» **The problem**
Copy every line in the records below that contains the word "manifold".

» **Records to use**
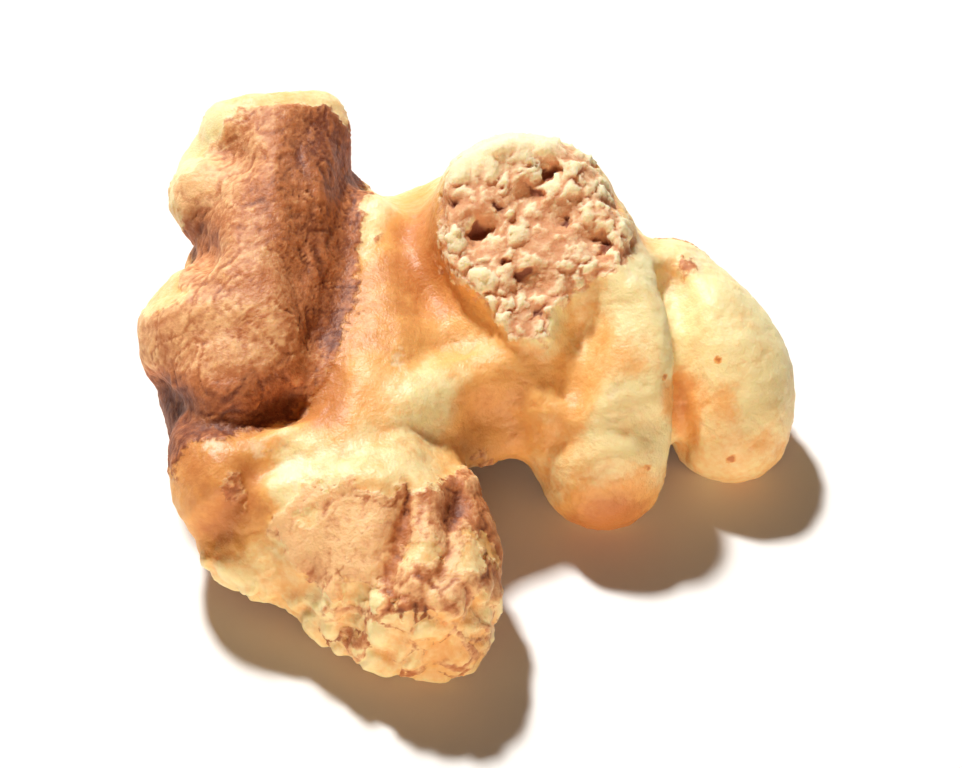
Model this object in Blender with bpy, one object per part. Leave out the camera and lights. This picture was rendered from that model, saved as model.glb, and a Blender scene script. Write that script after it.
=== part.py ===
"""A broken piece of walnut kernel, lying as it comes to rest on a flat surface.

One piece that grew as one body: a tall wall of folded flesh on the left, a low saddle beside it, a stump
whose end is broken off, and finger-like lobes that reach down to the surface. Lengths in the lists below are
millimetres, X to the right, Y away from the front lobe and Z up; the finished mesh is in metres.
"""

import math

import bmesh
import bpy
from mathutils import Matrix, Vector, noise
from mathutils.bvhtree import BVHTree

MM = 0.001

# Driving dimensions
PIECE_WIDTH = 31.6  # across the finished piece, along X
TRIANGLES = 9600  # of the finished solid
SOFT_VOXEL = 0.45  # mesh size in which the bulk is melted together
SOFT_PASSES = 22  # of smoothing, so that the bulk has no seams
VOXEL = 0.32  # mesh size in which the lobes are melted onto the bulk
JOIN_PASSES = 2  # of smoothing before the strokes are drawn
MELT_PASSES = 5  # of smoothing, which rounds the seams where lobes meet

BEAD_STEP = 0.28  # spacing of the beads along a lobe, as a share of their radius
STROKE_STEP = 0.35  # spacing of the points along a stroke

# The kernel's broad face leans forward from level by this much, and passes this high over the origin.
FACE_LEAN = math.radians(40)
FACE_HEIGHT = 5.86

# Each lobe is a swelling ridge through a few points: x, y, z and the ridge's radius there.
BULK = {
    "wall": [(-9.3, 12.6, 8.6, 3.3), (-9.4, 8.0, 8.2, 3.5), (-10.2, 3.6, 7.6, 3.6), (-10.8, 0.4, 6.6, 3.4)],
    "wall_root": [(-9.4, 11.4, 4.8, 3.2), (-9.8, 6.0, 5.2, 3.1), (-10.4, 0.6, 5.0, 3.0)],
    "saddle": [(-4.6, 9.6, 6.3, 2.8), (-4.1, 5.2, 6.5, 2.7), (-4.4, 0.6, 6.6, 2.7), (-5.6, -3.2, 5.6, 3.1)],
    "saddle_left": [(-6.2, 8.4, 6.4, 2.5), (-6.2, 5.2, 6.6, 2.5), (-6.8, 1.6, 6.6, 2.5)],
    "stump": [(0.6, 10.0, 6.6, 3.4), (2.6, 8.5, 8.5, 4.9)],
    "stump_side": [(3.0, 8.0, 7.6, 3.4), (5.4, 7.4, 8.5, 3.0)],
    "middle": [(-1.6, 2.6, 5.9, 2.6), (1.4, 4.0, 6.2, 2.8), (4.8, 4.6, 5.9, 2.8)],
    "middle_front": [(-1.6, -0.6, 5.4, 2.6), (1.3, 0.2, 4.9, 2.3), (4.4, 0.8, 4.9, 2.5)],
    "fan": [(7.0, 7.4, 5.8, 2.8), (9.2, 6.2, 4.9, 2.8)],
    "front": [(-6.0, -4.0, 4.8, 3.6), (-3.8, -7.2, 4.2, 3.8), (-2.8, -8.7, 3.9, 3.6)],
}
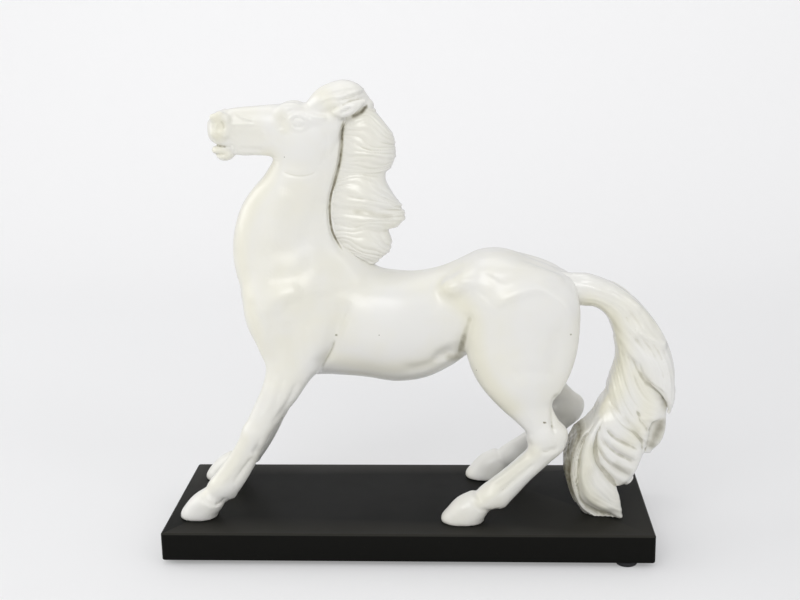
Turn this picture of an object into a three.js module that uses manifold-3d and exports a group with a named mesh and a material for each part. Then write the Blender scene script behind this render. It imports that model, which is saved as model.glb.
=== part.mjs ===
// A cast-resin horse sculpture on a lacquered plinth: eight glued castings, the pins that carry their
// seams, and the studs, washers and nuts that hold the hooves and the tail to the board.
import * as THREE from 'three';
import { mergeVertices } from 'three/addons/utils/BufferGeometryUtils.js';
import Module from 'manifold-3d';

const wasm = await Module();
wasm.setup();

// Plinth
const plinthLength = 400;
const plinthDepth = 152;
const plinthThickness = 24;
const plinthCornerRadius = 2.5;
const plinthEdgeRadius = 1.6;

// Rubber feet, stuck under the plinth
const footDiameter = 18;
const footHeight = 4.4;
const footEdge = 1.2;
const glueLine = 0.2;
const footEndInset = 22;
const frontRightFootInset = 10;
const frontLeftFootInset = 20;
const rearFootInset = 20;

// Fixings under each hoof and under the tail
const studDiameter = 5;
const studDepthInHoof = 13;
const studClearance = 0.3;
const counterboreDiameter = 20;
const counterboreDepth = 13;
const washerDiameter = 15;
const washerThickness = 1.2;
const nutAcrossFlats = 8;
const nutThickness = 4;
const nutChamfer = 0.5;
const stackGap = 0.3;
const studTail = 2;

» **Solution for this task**
Turn this picture of an object into a three.js module that uses manifold-3d and exports a group with a named mesh and a material for each part. Then write the Blender scene script behind this render. It imports that model, which is saved as model.glb.
import Module from 'manifold-3d';